Nach langer Durststrecke gibt es wieder erste Livekonzerte. Die kleineren Formate mit lokalen Bands in kleinen Locations sind wohl risikoärmer und vermutlich deshalb schon etwas früher dran.
Letzten Freitag hab ich mir im Jubez Karlsruhe zwei Bands angehört, von denen ich in einem regionalen Youtube Kanal gehört hatte: die Thrasher von Entorx aus Speyer und Vorga mit Black Metal aus Karlsruhe.
Mit knapp hundert Besuchern war der Saal im Jubez lange nicht voll. Immerhin meinten die Leute vom Jubez, dass sie eher mit etwas weniger gerechnet hätten, es war also schon ein Erfolg dass überhaupt so viele Metalheads kamen. Coronagemäße Abstände waren also möglich und mit ganz wenigen Ausnahmen wurden die Masken nur zum Biertrinken kurz abgenommen.
Dass mir Entorx gefallen würde, war schon vorher absehbar: ordentliches Thrash/Death Metal ist genau mein Ding, und die aktuelle Platte "Faceless Insanity" klingt auch genau so.

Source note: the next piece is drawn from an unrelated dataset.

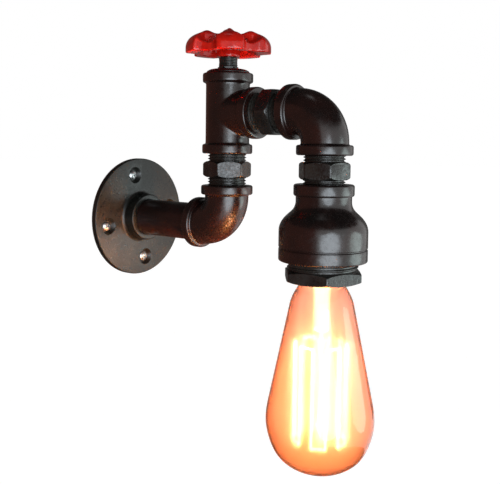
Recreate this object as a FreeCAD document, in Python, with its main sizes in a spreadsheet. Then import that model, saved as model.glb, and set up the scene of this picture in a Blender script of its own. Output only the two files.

Nicht selbstverständlich war, dass die Band auch live genau das abliefern kann, was die Platte verspricht, nämlich richtig gut gemachter Thrash: sportliches, präzises Schlagzeug, technisch saubere Gitarren (mit insgesamt 19 Saiten auf drei Geräten :), und ein engagierter Bühnenauftritt mit viel Spielfreude.
All das ist irgendwie das Pflichtprogramm. Zwei Dinge fallen bei Entorx aber noch besonders auf, vor allem, wenn man das so sagen darf, bei einer "Amateurband".
Da sind einmal die Vocals: Der Lead mit vollen, gutturalen, rhythmischen Growls, dazwischen wütende, verzweifelte oder wilde Screams und auch ab und zu ruhige Passagen mit Klargesang, wirklich phänomenal. Und wenn sich dann ab und zu noch wuchtige Bass-Growls drüber legen, versteht man auch, warum die beiden Gitarristen jeweils nochmal Mikrophone vor sich haben. Drei Sänger mit insgesamt mindestens fünf verschiedenen "Stimmen", das macht schon was her.
Das ist sicher auch eine Erklärung, aber nicht die einzige, für die andere Stärke der Band: die Tracks auf den einzelnen Platten und im Verlauf des Abends sind extrem abwechslungsreich, kein Song klingt wie der andere. Dass man das Tempo, die Stimmung und den Gesamteindruck von Stück zu Stück so stark variieren kann und insgesamt doch einen stimmigen Auftritt hinlegt, ist schon stark.
Zu Vorga, der zweiten Band des Abends, lichteten sich die Reihen im Publikum schon etwas. Ich bin selber auch kein eingefleischter Black Metal Fan, da sitzt das Vorurteil zu tief dass es oft eher nach diversen Industriegeräuschen als nach Musik klingt.
Aber der Auftritt hat mir dann doch ziemlich gut gefallen, er war musikalisch und athmosphärisch sehr stimmig. Die "Fans und Family" im Publikum haben dazu sicher auch beigetragen.
Die vorurteilsgemäßen Industriegeräusche vom Band gab es zwar, aber nur als Pausenfüller zwischen den Stücken (und das finde ich gut, viel besser als Stille oder belanglose Ansagen).
Solide Grundlage war auch hier ein hartes, treibendes, schnelles, abwechslungsreiches Schlagzeug. Darüber war die Musik klar als Gitarrenmusik erkennbar, kam aber doch verhallt in breiten und dichten Klangwolken. Zusammen mit den mindestens genau so stark verhallten Screams ergab sich ein akustischer Effekt fast so blickdicht wie das zeitweise stark vernebelte Bühnenbild, und so mysteriös wie die Gesichter hinter aufgesetzten oder aufgeschminkten Masken und unter dunklen Kapuzen.
Wenn so eine Gesamtperformance typisch Black Metal ist, und sich dabei (hoffentlich) nicht durch und durch ernstnimmt, sondern ein bisschen Freude am Verkleiden und Theaterspielen hat, kann ich mich dafür durchaus erwärmen.
Ganz abgesehen davon: wenn schon die Performer auf der Bühne vollmaskiert und in dicken Kapuzenjacken auftreten, kann das Publikum auch ne FFP2 Maske tragen, das ist mir jedenfalls lieber als noch länger zuhause zu hocken und immer nur Musik von der Konserve zu hören oder Onlinekonzerte.
Also, wie schon auf
Insta gesagt: danke an Bands und Veranstalter für den Mut, wieder Livemusik vor Ort anzubieten.